If you’re not sure if she’s a lover of “big & powerful” red wines, then a Merlot (from California or a right-bank Bordeaux) or a Pinot (from Oregon or Burgundy, France) are absolutely the safest choices for dinner. They’re highly versatile grapes that can work with a rich chicken dish or a meat-main course.
However, if, on a prior date, you know that she loved a big class of Cabernet, or ordered something particularly spicy or a rich prime rib, etc, perhaps you should throw caution to the wind, pick up a bottle of Cab, Shiraz, or Zinfandel, and see how it goes.
If you are both into wine, and if it’s a weekend, then it is always fun to have a dessert wine (port or Sauternes are the safest bets) available in case you are both feeling so inclined, with cheese or in lieu of dessert.
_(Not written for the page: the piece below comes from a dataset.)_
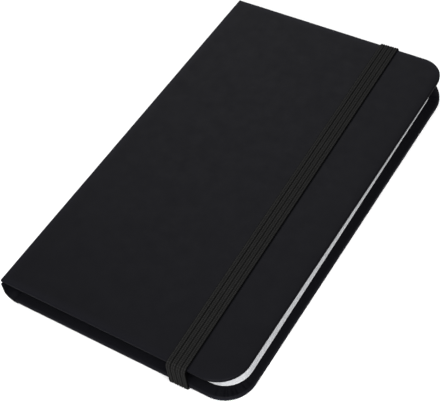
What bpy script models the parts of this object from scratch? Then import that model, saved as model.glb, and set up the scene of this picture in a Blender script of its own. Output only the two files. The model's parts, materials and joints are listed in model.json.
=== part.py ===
"""Pocket notebook, closed, lying on its back cover with its elastic band round it.

World frame: +X from the spine to the fore-edge, +Y along the spine from tail to head, +Z up.
The origin is the middle of the bounding box's underside. Lengths are in metres.

Sections across the book are drawn in "book x", which is 0 on the line where the front cover
folds, at the outer face of the spine. BOOK_ORIGIN_X turns book x into world x.
"""

import math

import bmesh
import bpy

# ---- Driving dimensions -------------------------------------------------------------------

COVER_LENGTH = 0.150
FRONT_COVER_WIDTH = 0.0864
BACK_COVER_SHIFT = 0.0020
COVER_CORNER_RADIUS = 0.0110

BOARD_THICKNESS = 0.0010
WRAP_THICKNESS = 0.00035
TURN_IN_WIDTH = 0.0140
PASTEDOWN_THICKNESS = 0.00015

SIGNATURES_PER_HALF = 3
SIGNATURE_THICKNESS = 0.00066
FLYLEAF_THICKNESS = 0.00015
PAGE_CORNER_RADIUS = 0.0090
HEAD_AND_TAIL_SQUARE = 0.0036
FORE_EDGE_SQUARE = 0.0011
FORE_EDGE_SKEW = math.radians(0.58)
PASTEDOWN_MARGIN = 0.0042

SPINE_WALL_SETBACK = 0.00035
BACK_SPINE_RADIUS = 0.0040
SPINE_LINER_THICKNESS = 0.0003
MULL_THICKNESS = 0.00015
MULL_SETBACK = 0.00155
THREAD_DIAMETER = 0.0003
STITCH_COUNT = 4
STITCH_PITCH = 0.030

ELASTIC_WIDTH = 0.0069
ELASTIC_THICKNESS = 0.0006
ELASTIC_CENTRE = 0.0659
ELASTIC_ANGLE = math.radians(1.56)
ELASTIC_SLOT_INSET = 0.0130
ELASTIC_TONGUE_LENGTH = 0.0100
ELASTIC_TONGUE_THICKNESS = 0.0003

# ---- Clearances ---------------------------------------------------------------------------

LAYER_GAP = 0.0001
FOLD_CLEARANCE = 0.0001
BOARD_FOLD_MARGIN = 0.0004
SLOT_CLEARANCE = 0.0003
ELASTIC_JOIN_GAP = 0.0003
CUT_OVERRUN = 0.0010

ARC_STEPS = 8

# ---- Heights, from the underside of the elastic upwards ------------------------------------

COVER_THICKNESS = 2 * WRAP_THICKNESS + BOARD_THICKNESS + 2 * LAYER_GAP
BACK_OUTER_Z = ELASTIC_THICKNESS + LAYER_GAP
BACK_INNER_Z = BACK_OUTER_Z + COVER_THICKNESS
BACK_PASTEDOWN_TOP_Z = BACK_INNER_Z + LAYER_GAP + PASTEDOWN_THICKNESS
BACK_FLYLEAF_Z = BACK_PASTEDOWN_TOP_Z + LAYER_GAP
BACK_PAGES_Z = BACK_FLYLEAF_Z + FLYLEAF_THICKNESS + LAYER_GAP
PAGE_PITCH = SIGNATURE_THICKNESS + LAYER_GAP
MIDDLE_Z = BACK_PAGES_Z + SIGNATURES_PER_HALF * PAGE_PITCH - LAYER_GAP / 2
FRONT_OUTER_Z = 2 * MIDDLE_Z - BACK_OUTER_Z
FRONT_INNER_Z = FRONT_OUTER_Z - COVER_THICKNESS
ELASTIC_TOP_Z = FRONT_OUTER_Z + LAYER_GAP

# ---- Places across the book, in book x -----------------------------------------------------

FRONT_SPINE_EDGE = FOLD_CLEARANCE
FRONT_FORE_EDGE = FRONT_SPINE_EDGE + FRONT_COVER_WIDTH
BACK_FORE_EDGE = FRONT_FORE_EDGE + BACK_COVER_SHIFT
BACK_SPINE_EDGE = SPINE_WALL_SETBACK + BACK_SPINE_RADIUS
BOARD_INSET = WRAP_THICKNESS + LAYER_GAP
BACK_BOARD_EDGE = BACK_SPINE_EDGE + BOARD_FOLD_MARGIN
BOARD_WIDTH = BACK_FORE_EDGE - BOARD_INSET - BACK_BOARD_EDGE
SPINE_LINER_X = SPINE_WALL_SETBACK + WRAP_THICKNESS + LAYER_GAP
THREAD_X = MULL_SETBACK + MULL_THICKNESS + LAYER_GAP + THREAD_DIAMETER / 2
PAGE_SPINE_EDGE = THREAD_X + THREAD_DIAMETER / 2 + 1.5 * LAYER_GAP
PAGE_FORE_EDGE = FRONT_FORE_EDGE - FORE_EDGE_SQUARE
BOOK_ORIGIN_X = -(FRONT_SPINE_EDGE + BACK_FORE_EDGE) / 2

# ---- Half lengths along the spine ----------------------------------------------------------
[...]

But definitely don’t feel obliged; dessert wines are not known to all- and the higher percent alcohol can leave its mark if you don’t chase it with hefty amounts of H20.
Most importantly, I would NOT feel obliged to finish any full bottle; splits (half-bottles, providing 1.25 glasses each per person for a duo) are an awesome way to taste a bunch of wines throughout the night without feeling pressure to overindulge.
Then again, for those of us who occasionally like to overindulge, I think the safest bet is a glass each of sparkling wine to start the evening, then diving into the “dinner” bottle – with a back-up bottle in case you are just having too much fun learning about her fascinating trip to Antarctica and need to transition from the dinner table to the fireplace, wine glasses in tow.
*NOTE: If you have been on dates involving wine before with the guest in question, and you’ve noted explicitly what her favorite varietals or regions are, then ignore all of the aforementioned advice, be a super sensitive gent, and buy those. Trust me, we women love it when we know that you’ve been “listening.”